DIMACS

General Information

me
Student: Kevin Wong
Office: CoRE 450
School: Rutgers University
E-mail: kevinw@reu.dimacs.rutgers.edu
Project: Visualizing Twitter Trends

Project Description

Twitter offers a window into the minds of millions. What are people talking about? Are there any emerging trends? In this project we will collect and analyse twitter streams, cluster the tweets as well as graphical relations between people, and summarise and visualize the results to get a big picture of what's being talked about. In the process the student will learn topics such as graph algorithms, machine learning (text model) and visualization. The eventual goal of the project is a website that allow users to enter a search term and get a dynamic, clustered and graphical view of tweets related to the term.


Weekly Log

Week 1:
I moved in to Busch Campus on Sunday. After opening presentations, I was able to meet my professors for a debriefing on a number of proposed projects. I chose the one on Visualizing Twitter Trends. The purpose of the project is to combine the information stored in tweets with Twitter's geolocation to map the world in a different way. I took my first steps towards this goal by reading up on cURL, a popular tool I can use to pull tweets off of the twitter stream. Currently the plan is to implement this using Microsoft Visual C++.
Week 2:
After reading through a number of cURL tutorials and installation guides, I decided to switch from Visual C++ to using GCC in Cygwin; the UNIX-like environment makes cURL much easier to handle. However, as this was my first experience with anything UNIX, I spent the greater part of this week learning the various commands and rules. After a few hours of troubleshooting with Dr. Hu, I was able to compile and run a regular C++ program written in Notepad, but not yet one that implemented cURL. I also created an account with Twitter, as they require a login before granting access to their stream.
Week 3:
My progress this week started on Sunday with the successful execution of a simple C program making calls to functions provided by the cURL library. Soon afterwards, I was able to modify the program (and the cURL installation settings) to tap into the twitter stream. Next, I started looking into a way to use this data with the assistance of Dr. Abello. The route I set down this week had me considering whether or not we could glean any information regarding slang usage from the tweets. Thus, I spent the latter half of this week thinking about English slang terms from a mathematical perspective.
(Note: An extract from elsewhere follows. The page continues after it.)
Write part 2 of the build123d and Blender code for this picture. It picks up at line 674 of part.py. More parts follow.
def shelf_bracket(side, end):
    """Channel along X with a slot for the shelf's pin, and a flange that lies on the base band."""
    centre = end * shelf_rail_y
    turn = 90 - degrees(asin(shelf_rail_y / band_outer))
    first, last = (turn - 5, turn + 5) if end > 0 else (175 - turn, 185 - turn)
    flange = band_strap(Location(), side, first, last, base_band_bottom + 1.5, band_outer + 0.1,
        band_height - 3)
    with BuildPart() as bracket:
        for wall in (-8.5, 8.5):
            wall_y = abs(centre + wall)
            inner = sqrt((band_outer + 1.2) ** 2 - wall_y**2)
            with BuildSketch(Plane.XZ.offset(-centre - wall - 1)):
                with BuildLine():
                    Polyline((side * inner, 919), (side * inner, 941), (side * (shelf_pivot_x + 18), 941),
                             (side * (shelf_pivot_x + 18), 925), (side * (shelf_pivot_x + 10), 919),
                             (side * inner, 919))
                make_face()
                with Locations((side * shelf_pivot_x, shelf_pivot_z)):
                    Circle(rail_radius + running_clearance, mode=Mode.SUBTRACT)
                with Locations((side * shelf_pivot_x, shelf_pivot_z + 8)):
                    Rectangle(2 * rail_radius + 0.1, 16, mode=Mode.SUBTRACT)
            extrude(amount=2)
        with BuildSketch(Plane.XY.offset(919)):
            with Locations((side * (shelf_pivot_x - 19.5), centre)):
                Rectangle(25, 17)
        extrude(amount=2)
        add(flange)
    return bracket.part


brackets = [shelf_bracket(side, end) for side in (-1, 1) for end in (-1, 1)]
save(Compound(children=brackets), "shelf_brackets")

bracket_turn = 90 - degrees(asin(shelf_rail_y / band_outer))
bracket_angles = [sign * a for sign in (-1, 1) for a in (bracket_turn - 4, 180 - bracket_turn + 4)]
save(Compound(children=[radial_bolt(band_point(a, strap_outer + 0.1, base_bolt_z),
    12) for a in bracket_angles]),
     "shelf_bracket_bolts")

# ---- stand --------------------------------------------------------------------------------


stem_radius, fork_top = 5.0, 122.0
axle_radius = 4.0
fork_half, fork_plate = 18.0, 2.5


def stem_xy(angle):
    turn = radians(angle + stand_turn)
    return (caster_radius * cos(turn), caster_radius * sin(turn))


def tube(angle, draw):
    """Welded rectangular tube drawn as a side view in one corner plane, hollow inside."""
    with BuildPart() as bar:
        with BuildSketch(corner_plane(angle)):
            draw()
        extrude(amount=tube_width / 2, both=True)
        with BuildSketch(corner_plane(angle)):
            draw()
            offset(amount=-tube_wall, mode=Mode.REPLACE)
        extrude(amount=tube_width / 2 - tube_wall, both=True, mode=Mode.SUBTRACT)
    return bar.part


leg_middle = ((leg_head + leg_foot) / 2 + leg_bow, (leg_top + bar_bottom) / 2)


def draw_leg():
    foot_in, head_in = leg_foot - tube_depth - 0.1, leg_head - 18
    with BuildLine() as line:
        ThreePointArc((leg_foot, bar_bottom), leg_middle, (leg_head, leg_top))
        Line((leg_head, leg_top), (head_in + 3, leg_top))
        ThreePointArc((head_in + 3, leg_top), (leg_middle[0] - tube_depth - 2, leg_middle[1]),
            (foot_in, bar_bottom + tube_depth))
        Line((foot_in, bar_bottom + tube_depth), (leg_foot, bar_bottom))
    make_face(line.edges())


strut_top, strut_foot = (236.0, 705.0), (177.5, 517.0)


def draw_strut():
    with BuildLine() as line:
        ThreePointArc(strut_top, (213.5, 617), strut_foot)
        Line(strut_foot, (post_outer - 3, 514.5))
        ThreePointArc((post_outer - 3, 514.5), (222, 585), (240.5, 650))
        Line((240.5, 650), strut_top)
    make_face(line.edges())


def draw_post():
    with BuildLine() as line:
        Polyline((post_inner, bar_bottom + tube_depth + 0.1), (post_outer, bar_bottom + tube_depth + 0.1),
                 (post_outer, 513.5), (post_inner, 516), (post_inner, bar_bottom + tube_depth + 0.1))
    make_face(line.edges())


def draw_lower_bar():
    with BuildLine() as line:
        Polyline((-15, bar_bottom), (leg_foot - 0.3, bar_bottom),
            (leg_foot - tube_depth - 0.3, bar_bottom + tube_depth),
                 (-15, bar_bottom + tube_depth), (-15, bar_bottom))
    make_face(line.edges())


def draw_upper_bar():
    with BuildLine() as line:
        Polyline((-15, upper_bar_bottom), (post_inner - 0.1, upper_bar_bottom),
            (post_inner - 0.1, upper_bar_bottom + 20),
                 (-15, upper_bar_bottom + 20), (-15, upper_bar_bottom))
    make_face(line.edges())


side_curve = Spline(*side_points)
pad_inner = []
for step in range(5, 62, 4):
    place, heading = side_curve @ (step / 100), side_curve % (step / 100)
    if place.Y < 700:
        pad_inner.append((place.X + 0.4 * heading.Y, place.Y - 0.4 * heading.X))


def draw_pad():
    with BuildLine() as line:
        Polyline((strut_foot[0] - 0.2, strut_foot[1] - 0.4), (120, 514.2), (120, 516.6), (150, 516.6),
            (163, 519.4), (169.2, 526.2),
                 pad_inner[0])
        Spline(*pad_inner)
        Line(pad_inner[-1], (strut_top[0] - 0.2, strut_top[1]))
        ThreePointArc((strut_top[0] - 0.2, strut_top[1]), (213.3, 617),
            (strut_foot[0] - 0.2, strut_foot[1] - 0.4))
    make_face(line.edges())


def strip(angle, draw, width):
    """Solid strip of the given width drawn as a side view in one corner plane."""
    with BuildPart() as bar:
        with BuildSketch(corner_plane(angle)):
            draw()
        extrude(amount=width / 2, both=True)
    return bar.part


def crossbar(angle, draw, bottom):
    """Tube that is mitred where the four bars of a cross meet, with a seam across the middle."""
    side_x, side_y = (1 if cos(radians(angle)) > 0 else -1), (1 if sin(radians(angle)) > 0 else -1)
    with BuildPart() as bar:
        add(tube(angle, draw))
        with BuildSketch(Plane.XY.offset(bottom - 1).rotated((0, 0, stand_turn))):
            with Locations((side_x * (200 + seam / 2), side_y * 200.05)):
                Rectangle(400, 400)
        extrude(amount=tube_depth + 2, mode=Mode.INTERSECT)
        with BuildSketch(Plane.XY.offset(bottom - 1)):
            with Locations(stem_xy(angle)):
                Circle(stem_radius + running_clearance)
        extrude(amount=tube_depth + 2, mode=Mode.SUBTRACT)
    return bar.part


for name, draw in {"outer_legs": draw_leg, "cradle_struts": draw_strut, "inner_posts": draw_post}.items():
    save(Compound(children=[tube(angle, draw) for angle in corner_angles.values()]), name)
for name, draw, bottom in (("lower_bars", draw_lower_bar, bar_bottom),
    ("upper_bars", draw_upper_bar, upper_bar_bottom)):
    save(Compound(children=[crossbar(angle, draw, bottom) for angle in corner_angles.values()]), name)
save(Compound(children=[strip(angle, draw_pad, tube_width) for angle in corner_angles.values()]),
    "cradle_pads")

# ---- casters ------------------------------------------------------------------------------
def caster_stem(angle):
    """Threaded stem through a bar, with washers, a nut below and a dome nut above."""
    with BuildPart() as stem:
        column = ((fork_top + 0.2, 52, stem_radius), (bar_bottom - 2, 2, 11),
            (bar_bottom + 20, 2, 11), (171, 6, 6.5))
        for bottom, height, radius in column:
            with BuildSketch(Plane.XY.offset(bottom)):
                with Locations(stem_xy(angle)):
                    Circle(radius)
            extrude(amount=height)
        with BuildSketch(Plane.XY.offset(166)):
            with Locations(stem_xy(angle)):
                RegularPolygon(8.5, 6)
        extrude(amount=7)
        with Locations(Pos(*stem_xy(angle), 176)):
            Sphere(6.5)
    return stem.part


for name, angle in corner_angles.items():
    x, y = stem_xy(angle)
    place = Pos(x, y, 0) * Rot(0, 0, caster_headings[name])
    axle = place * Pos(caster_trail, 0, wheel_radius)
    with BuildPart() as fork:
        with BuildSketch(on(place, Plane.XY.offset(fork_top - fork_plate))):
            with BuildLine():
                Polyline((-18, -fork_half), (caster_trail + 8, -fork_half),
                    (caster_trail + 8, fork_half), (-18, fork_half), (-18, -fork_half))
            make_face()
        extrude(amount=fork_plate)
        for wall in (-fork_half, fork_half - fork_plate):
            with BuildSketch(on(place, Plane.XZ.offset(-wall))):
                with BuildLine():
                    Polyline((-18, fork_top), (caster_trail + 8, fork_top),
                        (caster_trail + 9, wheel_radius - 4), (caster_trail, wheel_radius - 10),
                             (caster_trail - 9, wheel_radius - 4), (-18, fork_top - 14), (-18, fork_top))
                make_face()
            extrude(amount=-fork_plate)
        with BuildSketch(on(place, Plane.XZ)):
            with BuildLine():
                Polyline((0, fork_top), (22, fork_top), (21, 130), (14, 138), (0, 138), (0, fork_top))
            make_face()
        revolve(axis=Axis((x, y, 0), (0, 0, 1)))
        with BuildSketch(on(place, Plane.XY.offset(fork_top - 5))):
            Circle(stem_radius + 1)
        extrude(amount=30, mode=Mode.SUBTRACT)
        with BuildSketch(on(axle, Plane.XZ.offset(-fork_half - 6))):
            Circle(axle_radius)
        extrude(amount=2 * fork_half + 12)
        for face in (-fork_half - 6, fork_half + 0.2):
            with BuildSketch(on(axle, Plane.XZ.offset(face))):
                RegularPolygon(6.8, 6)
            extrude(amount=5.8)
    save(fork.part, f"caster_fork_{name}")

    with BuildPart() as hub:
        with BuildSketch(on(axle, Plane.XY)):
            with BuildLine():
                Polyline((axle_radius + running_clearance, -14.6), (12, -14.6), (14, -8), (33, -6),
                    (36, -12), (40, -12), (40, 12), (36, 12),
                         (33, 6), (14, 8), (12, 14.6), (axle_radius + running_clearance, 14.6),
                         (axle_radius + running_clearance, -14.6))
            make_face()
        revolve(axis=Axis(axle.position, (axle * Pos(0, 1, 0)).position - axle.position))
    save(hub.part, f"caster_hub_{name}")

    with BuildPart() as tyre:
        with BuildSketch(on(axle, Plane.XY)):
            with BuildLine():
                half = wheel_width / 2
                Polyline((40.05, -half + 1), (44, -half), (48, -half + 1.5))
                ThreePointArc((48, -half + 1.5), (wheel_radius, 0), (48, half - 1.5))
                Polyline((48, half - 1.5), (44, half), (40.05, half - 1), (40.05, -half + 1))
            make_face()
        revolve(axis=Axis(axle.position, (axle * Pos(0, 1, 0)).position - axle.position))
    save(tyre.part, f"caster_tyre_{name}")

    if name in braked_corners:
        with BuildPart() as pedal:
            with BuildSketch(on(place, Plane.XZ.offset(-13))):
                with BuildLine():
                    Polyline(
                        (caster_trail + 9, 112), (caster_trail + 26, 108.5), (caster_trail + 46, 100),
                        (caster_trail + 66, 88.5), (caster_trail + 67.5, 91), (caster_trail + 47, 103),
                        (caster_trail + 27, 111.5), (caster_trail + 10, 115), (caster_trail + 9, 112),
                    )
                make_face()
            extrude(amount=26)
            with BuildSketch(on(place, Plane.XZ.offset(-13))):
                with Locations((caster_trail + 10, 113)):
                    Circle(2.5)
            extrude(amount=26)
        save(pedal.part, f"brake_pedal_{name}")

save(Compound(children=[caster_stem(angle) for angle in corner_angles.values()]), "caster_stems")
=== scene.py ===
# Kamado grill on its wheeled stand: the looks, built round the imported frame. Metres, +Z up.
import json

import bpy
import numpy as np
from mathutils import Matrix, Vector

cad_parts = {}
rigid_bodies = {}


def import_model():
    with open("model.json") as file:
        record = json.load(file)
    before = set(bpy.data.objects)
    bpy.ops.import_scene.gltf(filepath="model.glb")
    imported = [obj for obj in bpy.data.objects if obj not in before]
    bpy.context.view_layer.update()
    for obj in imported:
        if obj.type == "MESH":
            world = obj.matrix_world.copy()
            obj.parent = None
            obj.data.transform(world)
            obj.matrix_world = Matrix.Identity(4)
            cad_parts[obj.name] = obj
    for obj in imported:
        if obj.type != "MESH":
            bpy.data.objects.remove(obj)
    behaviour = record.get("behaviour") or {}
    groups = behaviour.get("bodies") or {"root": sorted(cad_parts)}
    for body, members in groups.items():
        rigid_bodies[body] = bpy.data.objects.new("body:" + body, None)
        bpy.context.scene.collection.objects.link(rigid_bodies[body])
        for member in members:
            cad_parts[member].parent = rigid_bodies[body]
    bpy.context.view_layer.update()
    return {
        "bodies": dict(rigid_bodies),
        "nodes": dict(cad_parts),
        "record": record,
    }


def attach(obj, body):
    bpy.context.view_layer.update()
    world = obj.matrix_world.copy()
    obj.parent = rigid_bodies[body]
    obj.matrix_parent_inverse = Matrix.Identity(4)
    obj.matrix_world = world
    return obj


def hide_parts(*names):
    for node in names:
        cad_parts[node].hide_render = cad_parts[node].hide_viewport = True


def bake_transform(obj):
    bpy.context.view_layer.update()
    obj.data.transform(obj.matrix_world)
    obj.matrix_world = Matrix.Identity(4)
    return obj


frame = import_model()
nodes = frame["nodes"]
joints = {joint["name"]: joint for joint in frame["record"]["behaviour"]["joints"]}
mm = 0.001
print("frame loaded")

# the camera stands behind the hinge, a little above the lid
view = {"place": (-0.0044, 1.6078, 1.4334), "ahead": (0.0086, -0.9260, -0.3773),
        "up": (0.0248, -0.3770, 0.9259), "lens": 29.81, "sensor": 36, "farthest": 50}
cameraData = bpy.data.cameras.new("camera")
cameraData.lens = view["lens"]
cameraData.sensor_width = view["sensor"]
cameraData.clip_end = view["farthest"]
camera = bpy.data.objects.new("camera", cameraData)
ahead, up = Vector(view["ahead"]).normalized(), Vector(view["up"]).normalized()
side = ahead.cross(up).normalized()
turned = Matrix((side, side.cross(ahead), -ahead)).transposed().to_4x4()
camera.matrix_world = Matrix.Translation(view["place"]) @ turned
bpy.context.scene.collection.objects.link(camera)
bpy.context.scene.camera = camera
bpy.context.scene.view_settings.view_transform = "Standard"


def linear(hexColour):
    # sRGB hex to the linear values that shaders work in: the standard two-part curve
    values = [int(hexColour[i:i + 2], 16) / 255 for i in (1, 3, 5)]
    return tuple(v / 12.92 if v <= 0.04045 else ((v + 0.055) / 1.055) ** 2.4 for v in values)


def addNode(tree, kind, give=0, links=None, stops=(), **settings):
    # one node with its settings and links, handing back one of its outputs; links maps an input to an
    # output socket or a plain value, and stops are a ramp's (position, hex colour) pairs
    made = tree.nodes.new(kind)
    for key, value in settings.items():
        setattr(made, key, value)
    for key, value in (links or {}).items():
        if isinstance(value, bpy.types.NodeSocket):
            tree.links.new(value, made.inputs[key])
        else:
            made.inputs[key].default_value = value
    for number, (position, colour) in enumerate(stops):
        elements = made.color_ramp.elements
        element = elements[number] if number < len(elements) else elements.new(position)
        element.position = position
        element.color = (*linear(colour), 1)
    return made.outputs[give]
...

The main question to consider is: Can we formulate some definition of slang that is both mathematically rigorous and reasonably accurate?
Week 4:
During my weekend hunt for the solution to last week's question, I found that the topic of slang itself is largely untreaded territory, even among linguists. Whether a term is considered slang or not is a matter of opinion; thus, an attempt at a rigorous formulation of slang would be rather fruitless. I have moved this idea to the back burner for the time being. In other news, this week I was able to further modify my twitter program to save the incoming raw tweets onto my hard drive.
Week 5:
Using the cJSON library, I was able to parse the raw tweets and extract all relevant information - tweet text, retweet count, follower count, and language - in real time. I drafted a program that parses all of my previously collected tweets. Also, using a modified version of Ahmed's tokenizer I am able to run my parsed tweets through it to clean them up (punctuation, stop words, URL's, user_mentions, etc).
Week 6:
This week I wrote a Java program to process the output of the tokenizer. It can generate a word count of every word that appears in the tweets. It also tries to match each location as specified in each tweet to a country/US state with latitude and longitude. For this project, I am focusing on slang terms, thus I also filter out any posts that do not contain slang words. This program outputs information about the most used word in each location over 24 hours.
Week 7:
Using GraphStream, I have generated a visualization of the twitter program output by plotting the latitude/longitude points of each location with the top word alongside it. The points are also colored and sized to reflect certain aspects of its 'trendiness'. Final presentations were also this week. Slides are below.
Week 8:
Last week of the program. This week I modified my visualization so that the color of each point encodes a particular term's trendiness in one location with respect to the others, while its size encodes its current usage at that point in time. I also finished writing up my final paper and wrote a readme doc for the project.